On that perfectly valid note, what Dix looked like was someone with a lot of negatives churning in the back of his mind when he thinks about Clark, who was grimly trying to stay positive.

Asked about the NDP’s record of saying no to just about every major resource project that comes down the pike, he tried the old dodge of saying it’s not a choice between the economy and the environment. (Most of the time, yes, it is.)

Then he cited his yes to liquefied natural gas, yes to forestry (but no to log exports), and yes to mining, film production and tourism (but not on Jumbo Glacier).

It was Sterk who goaded him back to no, by quizzing him on his pipeline-tanker move. After ducking the issue for a year, Dix last week rejected the idea of turning Vancouver into an oil port, which means rejecting the Kinder Morgan pipeline plan in its present form.

He told Sterk most people don’t want a nine-fold increase in tankers. “My clear position is that tanker traffic doesn’t make sense.”

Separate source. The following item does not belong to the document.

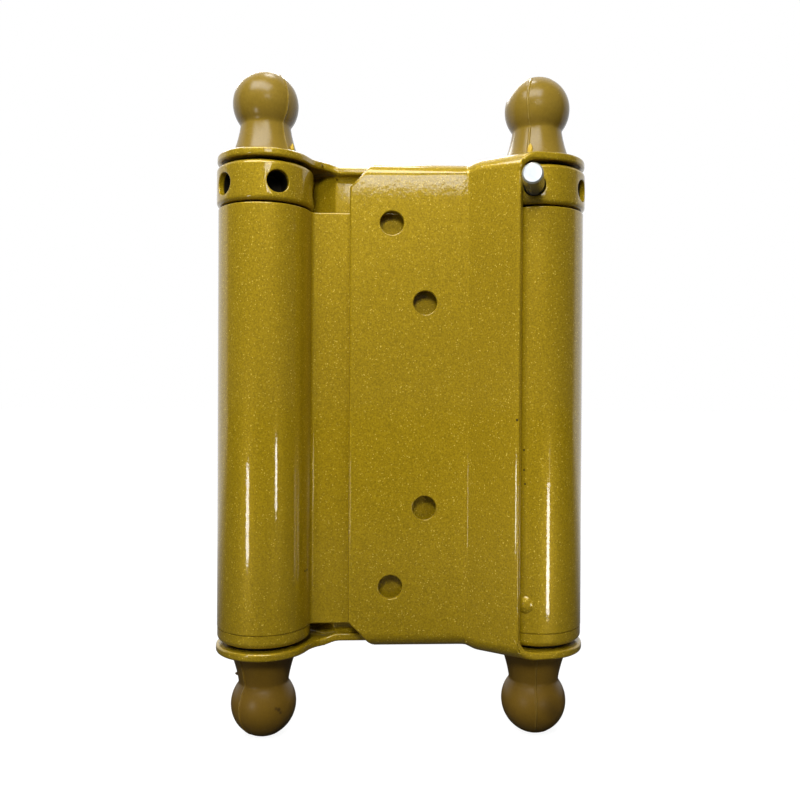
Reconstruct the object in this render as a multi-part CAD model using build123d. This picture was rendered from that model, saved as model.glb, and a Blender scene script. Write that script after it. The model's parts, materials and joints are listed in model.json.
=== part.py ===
from build123d import *
import os
from math import asin, atan2, cos, degrees, radians, sin, sqrt

# Double action spring hinge for a cafe door. Millimetres, +Z up along the barrels.
# The origin is the centre of the hinge: half way between the barrel axes and half way up.
# The hinge looks the same after half a turn about Z, so each piece is made for the right-hand
# barrel, which carries the front leaf, and turned half round for the left-hand one.

# Overall layout. RUNNING and SEATED are the radial gaps of turning and of fixed fits.
AXIS_SPACING = 56.0
LEAF_HEIGHT = 100.0
SHEET = 1.6
RUNNING = 0.05
SEATED = 0.05

# Barrel sheet: two tubes and the web between them, rolled from one strip
BARREL_OD = 19.0
WEB_BEND_INSIDE = 1.0
SEAM_GAP = 0.8

# Tension collar, over the barrel's top
COLLAR_STEP = 0.3
COLLAR_HEIGHT = 7.85
COLLAR_GAP = 0.4
COLLAR_EDGE = 0.9
COLLAR_SPIGOT = 1.8
COLLAR_HUB = 3.0
COLLAR_HUB_WALL = 1.15
TOMMY_HOLES = 5
TOMMY_HOLE_DIA = 4.4
TOMMY_HOLE_DROP = 4.15
TOMMY_FLOOR_WALL = 1.35

# Bottom cap
CAP_INSET = 0.05
CAP_RIM = 2.65
CAP_EDGE = 1.1
CAP_PLUG = 9.0

# Anchor rivet through barrel and cap
RIVET_RISE = 5.7
RIVET_AZIMUTH = -23.0
RIVET_HEAD_DIA = 3.4
RIVET_HEAD_HEIGHT = 0.6
RIVET_SHANK_DIA = 2.2
RIVET_SHANK_LENGTH = 3.0

# Tension pin
PIN_DIA = 4.0
PIN_STANDOUT = 8.3
PIN_CHAMFER = 0.3
PIN_TOUCH = 0.05
PIN_END_GAP = 0.1

# Spindle and washers
SPINDLE_DIA = 6.0
SPINDLE_STANDOUT = 7.0
SPINDLE_CHAMFER = 0.6
WASHER_OD = 15.0
WASHER_THICKNESS = 0.65

# Torsion spring: its wire fills the room between the collar's hub and the barrel
COIL_BARREL_GAP = 0.7
COIL_HUB_GAP = 0.2
COIL_TURN_GAP = 2.2
SPRING_LEG = 1.5
SPRING_GAP = 0.1

# Leaf: flat, flank, ears and lips pressed from one sheet, with places measured from its barrel's axis
FLAT_STANDOFF = 4.2
FREE_END_REACH = 38.7
CREASE_REACH = 14.7
JOGGLE_STEP = 0.8
JOGGLE_START_REACH = 15.8
JOGGLE_END_REACH = 11.2
BEND_OUTSIDE = 3.0
FLANK_LENGTH = 11.25
FLANK_GAP = 0.4
EAR_INSET = 0.1
EAR_ROOT_RADIUS = 6.0
EAR_CORNER_RADIUS = 2.4
LIP = 0.8
CORNER_CUT = 6.0
CORNER_CUT_ALONG = 6.2
SCREW_HOLE_DIA = 4.8
OUTER_HOLE_SPACING = 73.5
OUTER_HOLE_REACH = 30.2
INNER_HOLE_SPACING = 41.5
INNER_HOLE_REACH = 23.4

# Finial
FINIAL_BASE_DIA = 14.0
FINIAL_NECK_DIA = 10.2
FINIAL_FLARE = 0.25
BALL_DIA = 13.4
BALL_CENTRE_RISE = 11.2
SOCKET_END_GAP = 0.4

# The stack of pieces between the ears, each worked out from its neighbour
axis_x = AXIS_SPACING / 2
axis_point = Vector(axis_x, 0)
ear_top = LEAF_HEIGHT / 2
ear_under = ear_top - SHEET
washer_room = WASHER_THICKNESS + SEATED * 2
collar_top = ear_under - washer_room
collar_bottom = collar_top - COLLAR_HEIGHT
tommy_height = collar_top - TOMMY_HOLE_DROP
barrel_top = collar_bottom - COLLAR_GAP
spigot_bottom = barrel_top - COLLAR_SPIGOT
cap_bottom = washer_room - ear_under
barrel_bottom = cap_bottom + CAP_RIM
plug_top = barrel_bottom + CAP_PLUG
rivet_height = barrel_bottom + RIVET_RISE
spindle_top = ear_top + SPINDLE_STANDOUT

# Radii, from the spindle out to the ears
spindle_r = SPINDLE_DIA / 2
bore_r = spindle_r + RUNNING
hub_r = bore_r + COLLAR_HUB_WALL
tommy_floor = bore_r + TOMMY_FLOOR_WALL
barrel_r = BARREL_OD / 2
barrel_inside_r = barrel_r - SHEET
wire_r = (barrel_inside_r - COIL_BARREL_GAP - COIL_HUB_GAP - hub_r) / 2
coil_r = hub_r + COIL_HUB_GAP + wire_r
collar_r = barrel_r + COLLAR_STEP
ear_r = collar_r - EAR_INSET

# The coil stands between the cap's plug and the collar's spigot
coil_pitch = wire_r * 2 + COIL_TURN_GAP
coil_low = plug_top + SPRING_GAP + wire_r
coil_high = spigot_bottom - SPRING_GAP - wire_r
coil_turns = (coil_high - coil_low) / coil_pitch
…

There were a few compelling moments when Dix tried, as gingerly as possible, to call BS on the premier.

When Clark attacked him for not costing his platform, he protested “your claims are not true.”

When she raised the RESP repudiation, he said Liberals are running Chinese-language ads accusing him of stealing money from kids.

“Nothing could be further from the truth. Every penny of that money will be spent on kids.”

When she cited varying NDP stands on LNG, he responded: “What the premier is saying is not true, and the premier knows it.”

After she attacked the NDP’s curious Kinder Morgan stand, he said: “I know it’s in the script, but we’ve answered it twice already. I think it’s a little rich to talk about consistency here.”

Later, he took her on directly: “Let’s discuss accountability in its most basic form. What bond-rating agency has confirmed … your repeated contention that you’re running a balanced budget?”

Clark came up with a selective partial quote, which prompted Dix to dismiss her “fact-free campaign.”

“None of the rating agencies, not a single one, says what you’ve repeatedly said they’ve said.”

By that point, it was like watching your parents argue in the kitchen.